* Required task: Give again, word for word, each line from the top of the listing through the line that holds "from math import pi".

* Data block:
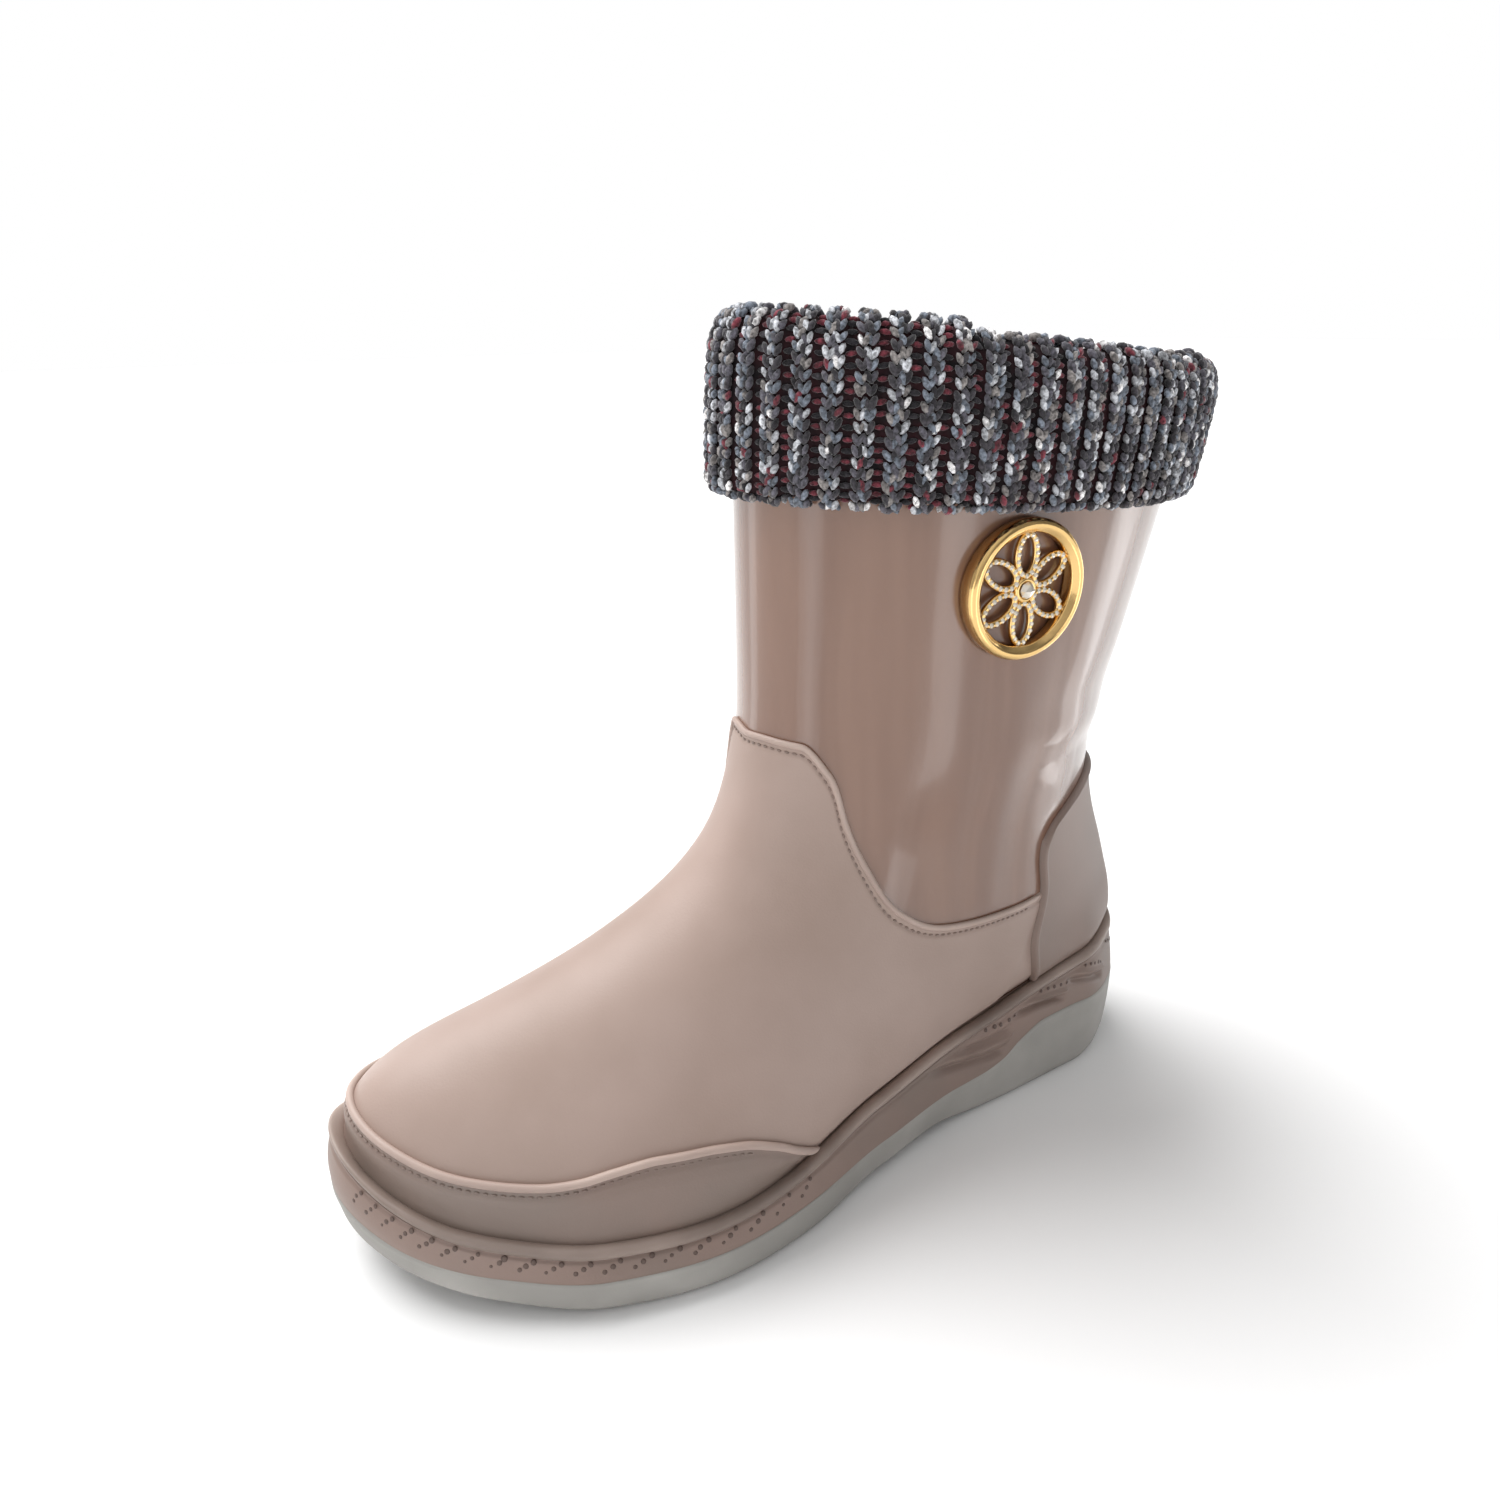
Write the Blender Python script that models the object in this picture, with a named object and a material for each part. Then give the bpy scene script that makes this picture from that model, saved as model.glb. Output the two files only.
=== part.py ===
"""Left rubber boot with a turned-down knit cuff, about EU 38.

Millimetres inside, metres out; +Z up, the toe points along -Y and the outer side along +X.
Every loop starts at the heel, runs up the outer side to the toe and back along the inner side.
"""
from math import pi

import bmesh
import bpy
import numpy as np

LENGTH = 268.0          # outsole, heel to toe
BALL = 102.0            # outsole across the ball
FEATHER = 6.5           # upper's face inside the outsole's edge
WALL = 2.2              # upper
GAP = 0.3               # between pieces that meet
SIDE = 22               # columns on each side of a loop

# share of length, half width over half ball, centre line's shift to the outer side
OUTLINE = [
    (0.000, 0.000, 0.0), (0.020, 0.333, 0.0), (0.060, 0.549, 0.0), (0.130, 0.686, 0.5), (0.220, 0.688, 1.7),
    (0.340, 0.674, 3.8), (0.460, 0.756, 5.6), (0.580, 0.920, 5.6), (0.690, 1.000, 3.5), (0.790, 0.970, -0.9),
    (0.880, 0.822, -6.1), (0.945, 0.614, -9.6), (0.985, 0.337, -11.8), (1.000, 0.000, -12.2)]

# share of length, ground, outsole's upper edge, footbed, rim
SOLE = [
    (0.00, 2.5, 22.6, 28.0, 45.0), (0.04, 0.5, 22.8, 28.0, 44.4), (0.10, 0.0, 23.4, 28.0, 43.0),
    (0.16, 0.0, 24.4, 27.2, 40.5), (0.20, 0.0, 24.2, 26.4, 38.6), (0.24, 0.0, 20.4, 25.2, 36.6),
    (0.27, 0.2, 15.4, 24.0, 35.0), (0.30, 0.6, 13.4, 22.6, 33.4), (0.38, 2.5, 12.6, 19.0, 29.2),
    (0.46, 2.0, 12.0, 16.0, 26.2), (0.56, 0.0, 11.3, 13.6, 21.6), (0.65, 0.0, 10.4, 12.6, 18.4),
    (0.72, 0.0, 10.2, 12.4, 17.8), (0.80, 1.0, 10.8, 13.0, 18.8), (0.90, 5.0, 13.6, 15.8, 22.8),
    (0.96, 8.9, 16.6, 18.8, 29.6), (1.00, 12.0, 19.8, 22.0, 38.5)]

# sidewall: share of its height, inset from the outline
WALL_LEAN = [(0.00, 3.0), (0.10, 1.0), (0.50, 0.0), (0.85, 1.6), (1.00, 3.3)]

# front station and height, back station and height, half width, share of shaft form, foot inset, rim's pull
UPPER = [
    (261.5, 21.0, 6.5, 28.0, 46.0, 0.00, 6.5, 1.00),
    (261.5, 39.0, 6.5, 45.5, 46.0, 0.00, 6.5, 1.00),
    (260.4, 46.0, 4.3, 51.5, 44.7, 0.26, 4.0, 0.85),
    (251.6, 53.5, 3.8, 57.5, 42.4, 0.62, 3.4, 0.50),
    (231.8, 60.0, 5.0, 64.0, 39.6, 0.90, 5.0, 0.20),
    (199.0, 72.8, 8.4, 73.5, 37.4, 1.00, 6.5, 0.04),
    (173.0, 87.0, 14.0, 86.0, 35.8, 1.00, 6.5, 0.00),
    (155.6, 103.5, 19.0, 101.0, 35.6, 1.00, 6.5, 0.00),
    (147.6, 122.5, 20.7, 116.0, 39.0, 1.00, 6.5, 0.00),
    (144.8, 138.5, 18.6, 130.0, 40.6, 1.00, 6.5, 0.00),
    (144.6, 159.0, 12.4, 151.0, 41.4, 1.00, 6.5, 0.00),
    (144.7, 189.0, 2.9, 180.5, 42.3, 1.00, 6.5, 0.00),
    (144.8, 228.5, -7.2, 215.5, 43.2, 1.00, 6.5, 0.00),
    (144.9, 270.0, -17.5, 250.0, 44.1, 1.00, 6.5, 0.00)]
RIM_ROW = 1.0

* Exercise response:
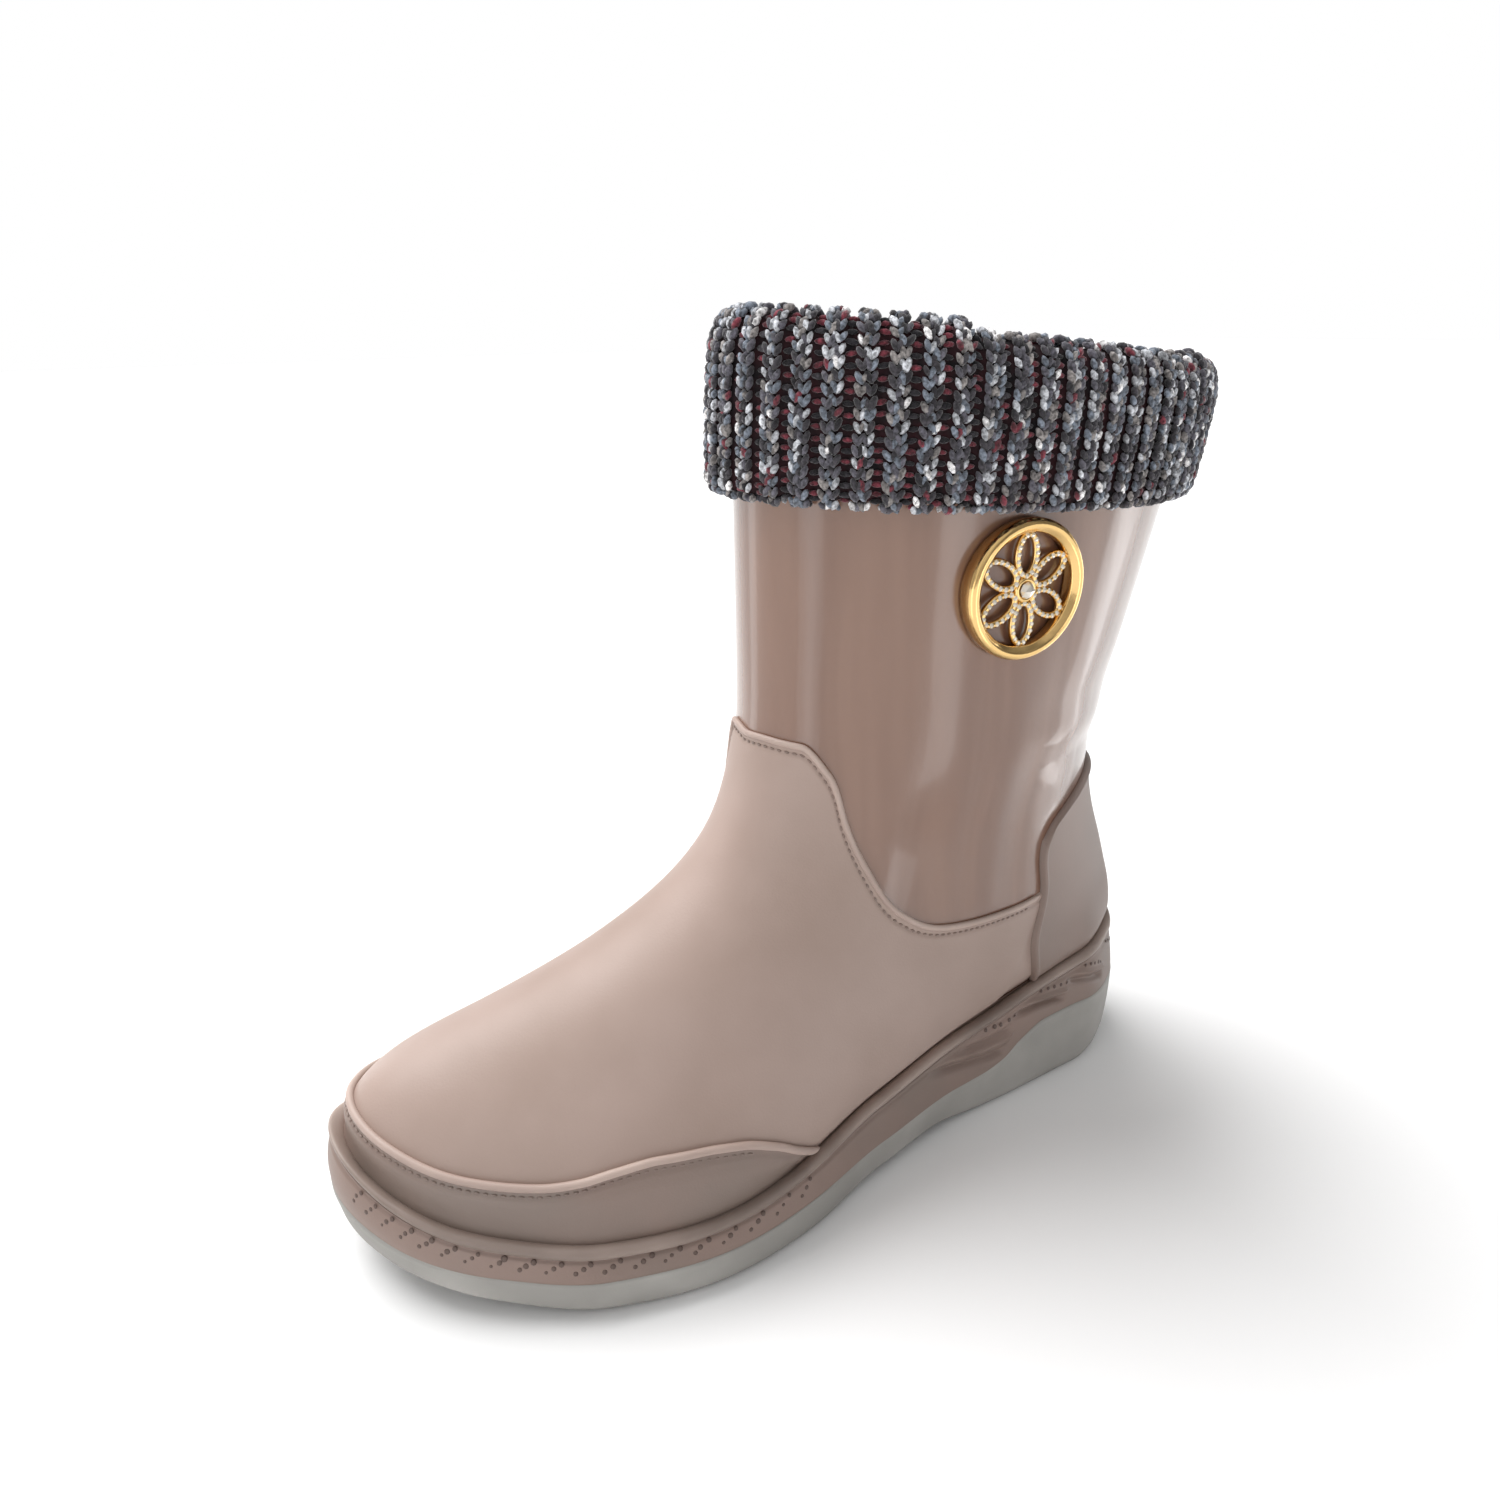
Write the Blender Python script that models the object in this picture, with a named object and a material for each part. Then give the bpy scene script that makes this picture from that model, saved as model.glb. Output the two files only.
=== part.py ===
"""Left rubber boot with a turned-down knit cuff, about EU 38.

Millimetres inside, metres out; +Z up, the toe points along -Y and the outer side along +X.
Every loop starts at the heel, runs up the outer side to the toe and back along the inner side.
"""
from math import pi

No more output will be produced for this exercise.